■ WHAT TO WORK ON
Read the listing and extract each line that includes the word "bodies".

■ RECORDED DATA
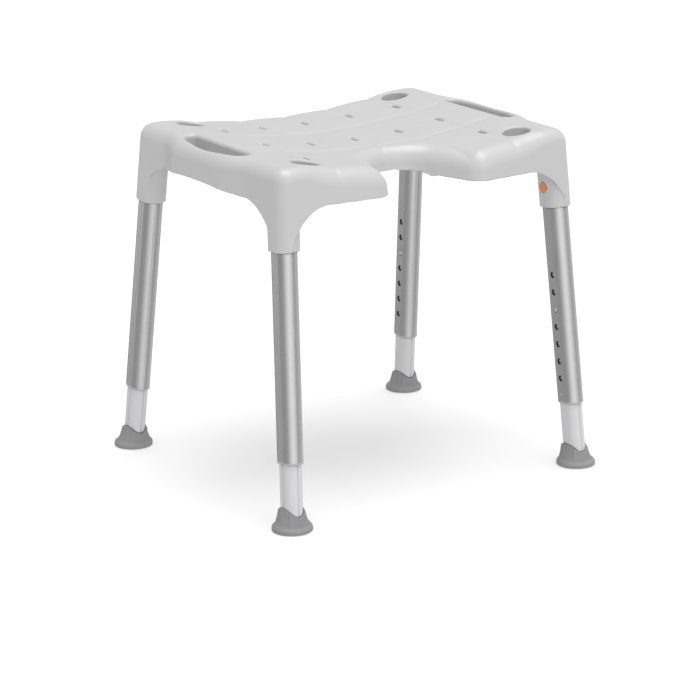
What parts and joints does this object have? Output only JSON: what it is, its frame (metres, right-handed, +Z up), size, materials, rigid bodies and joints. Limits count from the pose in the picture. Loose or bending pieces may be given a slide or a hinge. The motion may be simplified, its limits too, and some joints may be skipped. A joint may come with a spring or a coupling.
{
  "type": "shower stool",
  "caption": "Rectangular shower stool with a dished, perforated plastic seat, side hand holes, an open front recess and telescopic splayed legs on rubber feet.",
  "frame": {"origin": "on the floor under the middle of the stool", "axes": "+Z up; -Y is the front, the side with the open recess; +X to the right as seen from the front"},
  "size_m": [0.536, 0.483, 0.4822],
  "materials": {
    "seat_plastic": "satin moulded polypropylene, light grey",
    "anodised_tube": "satin anodised, drawn along its length",
    "inner_leg_grey": "smooth light grey coating",
    "bush_plastic": "smooth grey plastic",
    "inner_plastic": "plain dark grey plastic",
    "release_orange": "smooth orange plastic",
    "button_steel": "polished stainless steel",
    "spring_steel": "stainless spring steel",
    "washer_steel": "plain stainless steel",
    "foot_rubber": "matte grey rubber"
  },
  "bodies": {
    "seat": {"seat": "seat_plastic"},
    "front_left_tube": {"front_left_outer_tube": "anodised_tube", "front_left_guide_bush": "bush_plastic", "front_left_release_carrier": "inner_plastic", "front_left_release_spring": "inner_plastic"},
    "front_left_release_button": {"front_left_release_button": "release_orange"},
    "front_left_leg": {"front_left_inner_leg": "inner_leg_grey", "front_left_top_glide": "inner_plastic", "front_left_height_clip": "spring_steel", "front_left_foot_washer": "washer_steel", "front_left_foot": "foot_rubber"},
    "front_left_height_button": {"front_left_height_button": "button_steel"},
    "front_right_tube": {"front_right_outer_tube": "anodised_tube", "front_right_guide_bush": "bush_plastic", "front_right_release_carrier": "inner_plastic", "front_right_release_spring": "inner_plastic"},
    "front_right_release_button": {"front_right_release_button": "release_orange"},
    "front_right_leg": {"front_right_inner_leg": "inner_leg_grey", "front_right_top_glide": "inner_plastic", "front_right_height_clip": "spring_steel", "front_right_foot_washer": "washer_steel", "front_right_foot": "foot_rubber"},
    "front_right_height_button": {"front_right_height_button": "button_steel"},
    "back_left_tube": {"back_left_outer_tube": "anodised_tube", "back_left_guide_bush": "bush_plastic", "back_left_release_carrier": "inner_plastic", "back_left_release_spring": "inner_plastic"},
    "back_left_release_button": {"back_left_release_button": "release_orange"},
    "back_left_leg": {"back_left_inner_leg": "inner_leg_grey", "back_left_top_glide": "inner_plastic", "back_left_height_clip": "spring_steel", "back_left_foot_washer": "washer_steel", "back_left_foot": "foot_rubber"},
    "back_left_height_button": {"back_left_height_button": "button_steel"},
    "back_right_tube": {"back_right_outer_tube": "anodised_tube", "back_right_guide_bush": "bush_plastic", "back_right_release_carrier": "inner_plastic", "back_right_release_spring": "inner_plastic"},
    "back_right_release_button": {"back_right_release_button": "release_orange"},
    "back_right_leg": {"back_right_inner_leg": "inner_leg_grey", "back_right_top_glide": "inner_plastic", "back_right_height_clip": "spring_steel", "back_right_foot_washer": "washer_steel", "back_right_foot": "foot_rubber"},
    "back_right_height_button": {"back_right_height_button": "button_steel"}
  },
  "joints": [
    {"name": "front_left_leg_pull_out", "type": "slide", "parent": "seat", "child": "front_left_tube", "axis": [-0.0411, -0.1046, -0.9937], "range_m": [0, 0.1], "deforming": ["front_left_release_button", "front_left_release_spring"]},
    {"name": "front_left_height_slide", "type": "slide", "parent": "front_left_tube", "child": "front_left_leg", "axis": [-0.0411, -0.1046, -0.9937], "range_m": [-0.05, 0.1], "deforming": ["front_left_height_button", "front_left_height_clip"]},
    {"name": "front_left_release_press", "type": "slide", "parent": "front_left_tube", "child": "front_left_release_button", "axis": [-0.9992, 0.0043, 0.0409], "range_m": [0, 0.0055], "stiffness_N_per_m": 1500, "springref_m": -0.002, "deforming": ["front_left_release_spring"]},
    {"name": "front_left_height_press", "type": "slide", "parent": "front_left_leg", "child": "front_left_height_button", "axis": [-0.9992, 0.0043, 0.0409], "range_m": [0, 0.0032], "stiffness_N_per_m": 2500, "springref_m": -0.001, "deforming": ["front_left_height_clip"]},
    {"name": "front_right_leg_pull_out", "type": "slide", "parent": "seat", "child": "front_right_tube", "axis": [0.0411, -0.1046, -0.9937], "range_m": [0, 0.1], "deforming": ["front_right_release_button", "front_right_release_spring"]},
    {"name": "front_right_height_slide", "type": "slide", "parent": "front_right_tube", "child": "front_right_leg", "axis": [0.0411, -0.1046, -0.9937], "range_m": [-0.05, 0.1], "deforming": ["front_right_height_button", "front_right_height_clip"]},
    {"name": "front_right_release_press", "type": "slide", "parent": "front_right_tube", "child": "front_right_release_button", "axis": [0.9992, 0.0043, 0.0409], "range_m": [0, 0.0055], "stiffness_N_per_m": 1500, "springref_m": -0.002, "deforming": ["front_right_release_spring"]},
    {"name": "front_right_height_press", "type": "slide", "parent": "front_right_leg", "child": "front_right_height_button", "axis": [0.9992, 0.0043, 0.0409], "range_m": [0, 0.0032], "stiffness_N_per_m": 2500, "springref_m": -0.001, "deforming": ["front_right_height_clip"]},
    {"name": "back_left_leg_pull_out", "type": "slide", "parent": "seat", "child": "back_left_tube", "axis": [-0.0411, 0.1046, -0.9937], "range_m": [0, 0.1], "deforming": ["back_left_release_button", "back_left_release_spring"]},
    {"name": "back_left_height_slide", "type": "slide", "parent": "back_left_tube", "child": "back_left_leg", "axis": [-0.0411, 0.1046, -0.9937], "range_m": [-0.05, 0.1], "deforming": ["back_left_height_button", "back_left_height_clip"]},
    {"name": "back_left_release_press", "type": "slide", "parent": "back_left_tube", "child": "back_left_release_button", "axis": [-0.9992, -0.0043, 0.0409], "range_m": [0, 0.0055], "stiffness_N_per_m": 1500, "springref_m": -0.002, "deforming": ["back_left_release_spring"]},
    {"name": "back_left_height_press", "type": "slide", "parent": "back_left_leg", "child": "back_left_height_button", "axis": [-0.9992, -0.0043, 0.0409], "range_m": [0, 0.0032], "stiffness_N_per_m": 2500, "springref_m": -0.001, "deforming": ["back_left_height_clip"]},
    {"name": "back_right_leg_pull_out", "type": "slide", "parent": "seat", "child": "back_right_tube", "axis": [0.0411, 0.1046, -0.9937], "range_m": [0, 0.1], "deforming": ["back_right_release_button", "back_right_release_spring"]},
    {"name": "back_right_height_slide", "type": "slide", "parent": "back_right_tube", "child": "back_right_leg", "axis": [0.0411, 0.1046, -0.9937], "range_m": [-0.05, 0.1], "deforming": ["back_right_height_button", "back_right_height_clip"]},
    {"name": "back_right_release_press", "type": "slide", "parent": "back_right_tube", "child": "back_right_release_button", "axis": [0.9992, -0.0043, 0.0409], "range_m": [0, 0.0055], "stiffness_N_per_m": 1500, "springref_m": -0.002, "deforming": ["back_right_release_spring"]},
    {"name": "back_right_height_press", "type": "slide", "parent": "back_right_leg", "child": "back_right_height_button", "axis": [0.9992, -0.0043, 0.0409], "range_m": [0, 0.0032], "stiffness_N_per_m": 2500, "springref_m": -0.001, "deforming": ["back_right_height_clip"]}
  ]
}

■ RESULT
What parts and joints does this object have? Output only JSON: what it is, its frame (metres, right-handed, +Z up), size, materials, rigid bodies and joints. Limits count from the pose in the picture. Loose or bending pieces may be given a slide or a hinge. The motion may be simplified, its limits too, and some joints may be skipped. A joint may come with a spring or a coupling.
  "bodies": {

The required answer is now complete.